DIRECTIVE: Copy out all the records exactly.

LISTED ENTRIES:
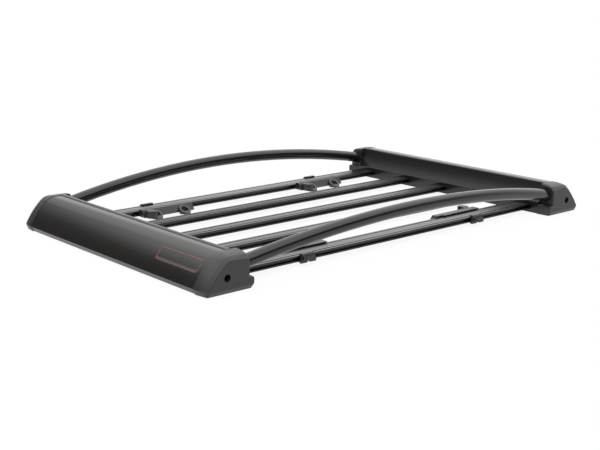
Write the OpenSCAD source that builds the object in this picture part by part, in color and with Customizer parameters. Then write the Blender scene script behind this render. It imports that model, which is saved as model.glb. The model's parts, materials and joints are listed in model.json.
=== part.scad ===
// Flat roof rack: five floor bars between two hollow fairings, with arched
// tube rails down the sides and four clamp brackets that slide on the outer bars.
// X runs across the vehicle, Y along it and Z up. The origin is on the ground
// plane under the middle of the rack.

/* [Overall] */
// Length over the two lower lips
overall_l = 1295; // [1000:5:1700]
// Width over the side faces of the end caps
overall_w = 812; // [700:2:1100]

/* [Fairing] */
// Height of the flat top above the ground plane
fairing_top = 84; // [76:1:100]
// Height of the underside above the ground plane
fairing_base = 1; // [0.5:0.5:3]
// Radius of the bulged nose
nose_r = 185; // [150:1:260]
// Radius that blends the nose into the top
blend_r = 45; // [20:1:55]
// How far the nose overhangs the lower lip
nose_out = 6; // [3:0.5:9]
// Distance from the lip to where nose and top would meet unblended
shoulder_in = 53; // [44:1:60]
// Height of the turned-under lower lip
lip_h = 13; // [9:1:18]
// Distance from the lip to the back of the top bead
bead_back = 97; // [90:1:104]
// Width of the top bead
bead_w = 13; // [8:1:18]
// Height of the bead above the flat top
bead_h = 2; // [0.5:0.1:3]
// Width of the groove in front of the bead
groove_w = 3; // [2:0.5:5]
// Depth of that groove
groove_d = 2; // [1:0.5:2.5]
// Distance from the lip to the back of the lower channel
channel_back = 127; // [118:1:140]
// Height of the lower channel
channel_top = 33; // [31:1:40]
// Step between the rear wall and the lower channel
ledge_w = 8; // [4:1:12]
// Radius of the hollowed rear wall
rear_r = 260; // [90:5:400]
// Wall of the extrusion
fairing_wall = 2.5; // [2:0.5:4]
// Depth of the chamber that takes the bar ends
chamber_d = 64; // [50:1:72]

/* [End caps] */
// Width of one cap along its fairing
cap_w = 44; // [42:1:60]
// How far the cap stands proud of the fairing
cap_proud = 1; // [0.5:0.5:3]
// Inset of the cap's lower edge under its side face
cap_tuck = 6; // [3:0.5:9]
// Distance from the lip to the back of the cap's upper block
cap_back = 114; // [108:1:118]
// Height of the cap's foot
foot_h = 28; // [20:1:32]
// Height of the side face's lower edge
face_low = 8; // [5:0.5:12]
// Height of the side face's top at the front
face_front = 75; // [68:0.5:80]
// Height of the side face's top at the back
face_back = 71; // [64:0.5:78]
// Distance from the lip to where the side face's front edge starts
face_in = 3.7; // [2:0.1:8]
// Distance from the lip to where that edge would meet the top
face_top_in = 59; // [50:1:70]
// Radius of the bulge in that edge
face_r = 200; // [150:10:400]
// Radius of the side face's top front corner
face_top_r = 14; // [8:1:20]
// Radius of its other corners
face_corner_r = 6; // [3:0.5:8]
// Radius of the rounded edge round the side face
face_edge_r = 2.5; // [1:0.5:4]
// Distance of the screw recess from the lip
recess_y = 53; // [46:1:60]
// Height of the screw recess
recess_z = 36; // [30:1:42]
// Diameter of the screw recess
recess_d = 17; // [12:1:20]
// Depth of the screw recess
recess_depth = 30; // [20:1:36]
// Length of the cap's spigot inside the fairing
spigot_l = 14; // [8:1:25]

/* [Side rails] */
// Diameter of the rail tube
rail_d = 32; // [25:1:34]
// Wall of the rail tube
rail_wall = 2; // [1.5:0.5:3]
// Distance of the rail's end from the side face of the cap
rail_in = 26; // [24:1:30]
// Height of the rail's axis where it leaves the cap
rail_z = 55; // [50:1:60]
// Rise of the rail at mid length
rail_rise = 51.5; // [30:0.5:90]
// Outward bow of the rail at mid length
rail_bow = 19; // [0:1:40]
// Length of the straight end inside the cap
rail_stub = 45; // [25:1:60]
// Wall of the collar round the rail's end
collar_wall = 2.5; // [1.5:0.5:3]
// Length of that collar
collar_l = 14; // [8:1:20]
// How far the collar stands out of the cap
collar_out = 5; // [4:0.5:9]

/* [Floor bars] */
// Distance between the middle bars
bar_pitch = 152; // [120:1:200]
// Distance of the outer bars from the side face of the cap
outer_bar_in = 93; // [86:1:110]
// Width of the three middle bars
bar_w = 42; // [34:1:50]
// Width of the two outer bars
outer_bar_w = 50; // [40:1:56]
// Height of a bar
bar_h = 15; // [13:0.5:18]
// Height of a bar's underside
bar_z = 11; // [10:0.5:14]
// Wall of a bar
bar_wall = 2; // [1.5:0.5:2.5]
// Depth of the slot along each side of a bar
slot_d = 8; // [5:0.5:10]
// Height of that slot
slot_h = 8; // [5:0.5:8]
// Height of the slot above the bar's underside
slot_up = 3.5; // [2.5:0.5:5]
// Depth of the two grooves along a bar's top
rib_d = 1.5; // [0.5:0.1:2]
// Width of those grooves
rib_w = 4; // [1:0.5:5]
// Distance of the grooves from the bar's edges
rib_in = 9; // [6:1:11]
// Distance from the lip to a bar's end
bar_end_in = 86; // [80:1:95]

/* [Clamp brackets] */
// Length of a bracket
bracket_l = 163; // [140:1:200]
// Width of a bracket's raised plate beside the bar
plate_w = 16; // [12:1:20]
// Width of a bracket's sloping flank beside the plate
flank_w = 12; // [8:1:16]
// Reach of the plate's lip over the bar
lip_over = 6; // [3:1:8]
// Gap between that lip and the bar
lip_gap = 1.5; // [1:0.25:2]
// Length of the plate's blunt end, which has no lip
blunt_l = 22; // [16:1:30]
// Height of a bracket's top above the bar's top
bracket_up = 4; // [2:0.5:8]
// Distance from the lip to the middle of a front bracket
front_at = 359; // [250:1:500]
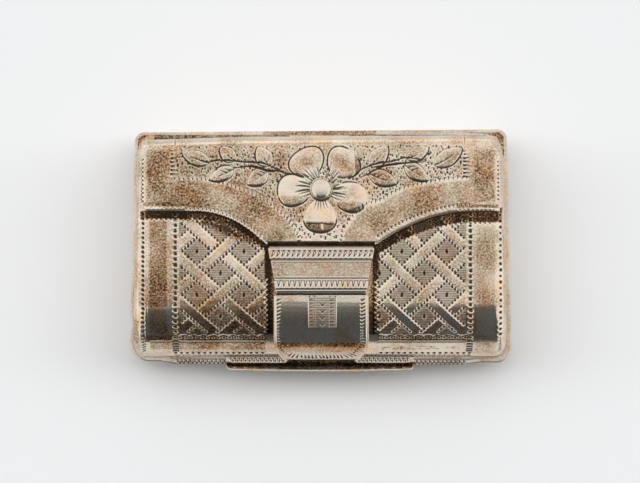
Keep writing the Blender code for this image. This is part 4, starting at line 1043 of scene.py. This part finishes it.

CORRECT RESULT:
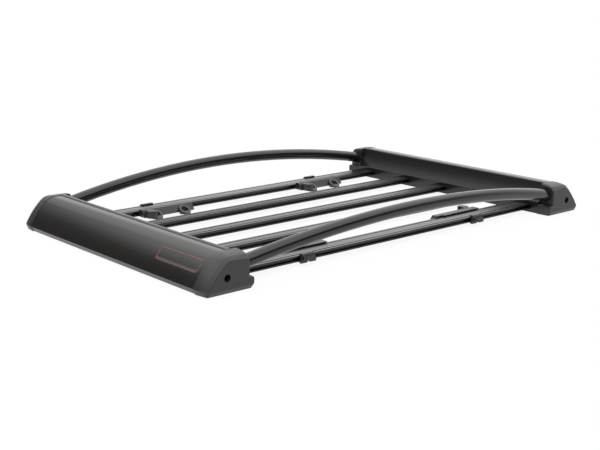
Write the OpenSCAD source that builds the object in this picture part by part, in color and with Customizer parameters. Then write the Blender scene script behind this render. It imports that model, which is saved as model.glb. The model's parts, materials and joints are listed in model.json.
=== part.scad ===
// Flat roof rack: five floor bars between two hollow fairings, with arched
// tube rails down the sides and four clamp brackets that slide on the outer bars.
// X runs across the vehicle, Y along it and Z up. The origin is on the ground
// plane under the middle of the rack.

/* [Overall] */
// Length over the two lower lips
overall_l = 1295; // [1000:5:1700]
// Width over the side faces of the end caps
overall_w = 812; // [700:2:1100]

/* [Fairing] */
// Height of the flat top above the ground plane
fairing_top = 84; // [76:1:100]
// Height of the underside above the ground plane
fairing_base = 1; // [0.5:0.5:3]
// Radius of the bulged nose
nose_r = 185; // [150:1:260]
// Radius that blends the nose into the top
blend_r = 45; // [20:1:55]
// How far the nose overhangs the lower lip
nose_out = 6; // [3:0.5:9]
// Distance from the lip to where nose and top would meet unblended
shoulder_in = 53; // [44:1:60]
// Height of the turned-under lower lip
lip_h = 13; // [9:1:18]
// Distance from the lip to the back of the top bead
bead_back = 97; // [90:1:104]
// Width of the top bead
bead_w = 13; // [8:1:18]
// Height of the bead above the flat top
bead_h = 2; // [0.5:0.1:3]
// Width of the groove in front of the bead
groove_w = 3; // [2:0.5:5]
// Depth of that groove
groove_d = 2; // [1:0.5:2.5]
// Distance from the lip to the back of the lower channel
channel_back = 127; // [118:1:140]
// Height of the lower channel
channel_top = 33; // [31:1:40]
// Step between the rear wall and the lower channel
ledge_w = 8; // [4:1:12]
// Radius of the hollowed rear wall
rear_r = 260; // [90:5:400]
// Wall of the extrusion
fairing_wall = 2.5; // [2:0.5:4]
// Depth of the chamber that takes the bar ends
chamber_d = 64; // [50:1:72]

/* [End caps] */
// Width of one cap along its fairing
cap_w = 44; // [42:1:60]
// How far the cap stands proud of the fairing
cap_proud = 1; // [0.5:0.5:3]
// Inset of the cap's lower edge under its side face
cap_tuck = 6; // [3:0.5:9]
// Distance from the lip to the back of the cap's upper block
cap_back = 114; // [108:1:118]
// Height of the cap's foot
foot_h = 28; // [20:1:32]
// Height of the side face's lower edge
face_low = 8; // [5:0.5:12]
// Height of the side face's top at the front
face_front = 75; // [68:0.5:80]
// Height of the side face's top at the back
face_back = 71; // [64:0.5:78]
// Distance from the lip to where the side face's front edge starts
face_in = 3.7; // [2:0.1:8]
// Distance from the lip to where that edge would meet the top
face_top_in = 59; // [50:1:70]
// Radius of the bulge in that edge
face_r = 200; // [150:10:400]
// Radius of the side face's top front corner
face_top_r = 14; // [8:1:20]
// Radius of its other corners
face_corner_r = 6; // [3:0.5:8]
// Radius of the rounded edge round the side face
face_edge_r = 2.5; // [1:0.5:4]
// Distance of the screw recess from the lip
recess_y = 53; // [46:1:60]
// Height of the screw recess
recess_z = 36; // [30:1:42]
// Diameter of the screw recess
recess_d = 17; // [12:1:20]
// Depth of the screw recess
recess_depth = 30; // [20:1:36]
// Length of the cap's spigot inside the fairing
spigot_l = 14; // [8:1:25]

/* [Side rails] */
// Diameter of the rail tube
rail_d = 32; // [25:1:34]
// Wall of the rail tube
rail_wall = 2; // [1.5:0.5:3]
// Distance of the rail's end from the side face of the cap
rail_in = 26; // [24:1:30]
// Height of the rail's axis where it leaves the cap
rail_z = 55; // [50:1:60]
// Rise of the rail at mid length
rail_rise = 51.5; // [30:0.5:90]
// Outward bow of the rail at mid length
rail_bow = 19; // [0:1:40]
// Length of the straight end inside the cap
rail_stub = 45; // [25:1:60]
// Wall of the collar round the rail's end
collar_wall = 2.5; // [1.5:0.5:3]
// Length of that collar
collar_l = 14; // [8:1:20]
// How far the collar stands out of the cap
collar_out = 5; // [4:0.5:9]

/* [Floor bars] */
// Distance between the middle bars
bar_pitch = 152; // [120:1:200]
// Distance of the outer bars from the side face of the cap
outer_bar_in = 93; // [86:1:110]
// Width of the three middle bars
bar_w = 42; // [34:1:50]
// Width of the two outer bars
outer_bar_w = 50; // [40:1:56]
// Height of a bar
bar_h = 15; // [13:0.5:18]
// Height of a bar's underside
bar_z = 11; // [10:0.5:14]
// Wall of a bar
bar_wall = 2; // [1.5:0.5:2.5]
// Depth of the slot along each side of a bar
slot_d = 8; // [5:0.5:10]
// Height of that slot
slot_h = 8; // [5:0.5:8]
// Height of the slot above the bar's underside
slot_up = 3.5; // [2.5:0.5:5]
// Depth of the two grooves along a bar's top
rib_d = 1.5; // [0.5:0.1:2]
// Width of those grooves
rib_w = 4; // [1:0.5:5]
// Distance of the grooves from the bar's edges
rib_in = 9; // [6:1:11]
// Distance from the lip to a bar's end
bar_end_in = 86; // [80:1:95]

/* [Clamp brackets] */
// Length of a bracket
bracket_l = 163; // [140:1:200]
// Width of a bracket's raised plate beside the bar
plate_w = 16; // [12:1:20]
// Width of a bracket's sloping flank beside the plate
flank_w = 12; // [8:1:16]
// Reach of the plate's lip over the bar
lip_over = 6; // [3:1:8]
// Gap between that lip and the bar
lip_gap = 1.5; // [1:0.25:2]
// Length of the plate's blunt end, which has no lip
blunt_l = 22; // [16:1:30]
// Height of a bracket's top above the bar's top
bracket_up = 4; // [2:0.5:8]
// Distance from the lip to the middle of a front bracket
front_at = 359; // [250:1:500]
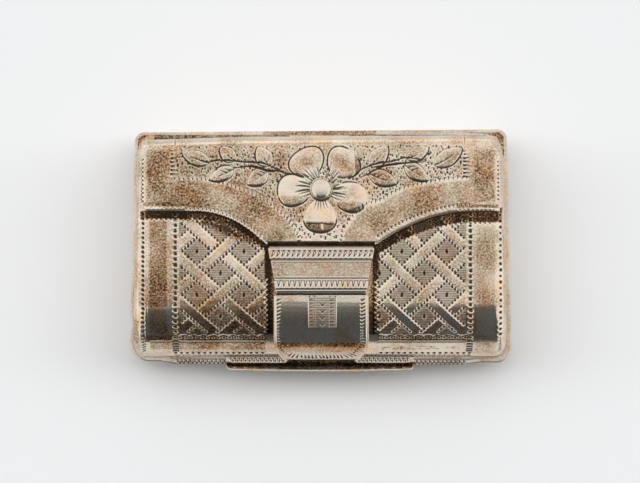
Keep writing the Blender code for this image. This is part 4, starting at line 1043 of scene.py. This part finishes it.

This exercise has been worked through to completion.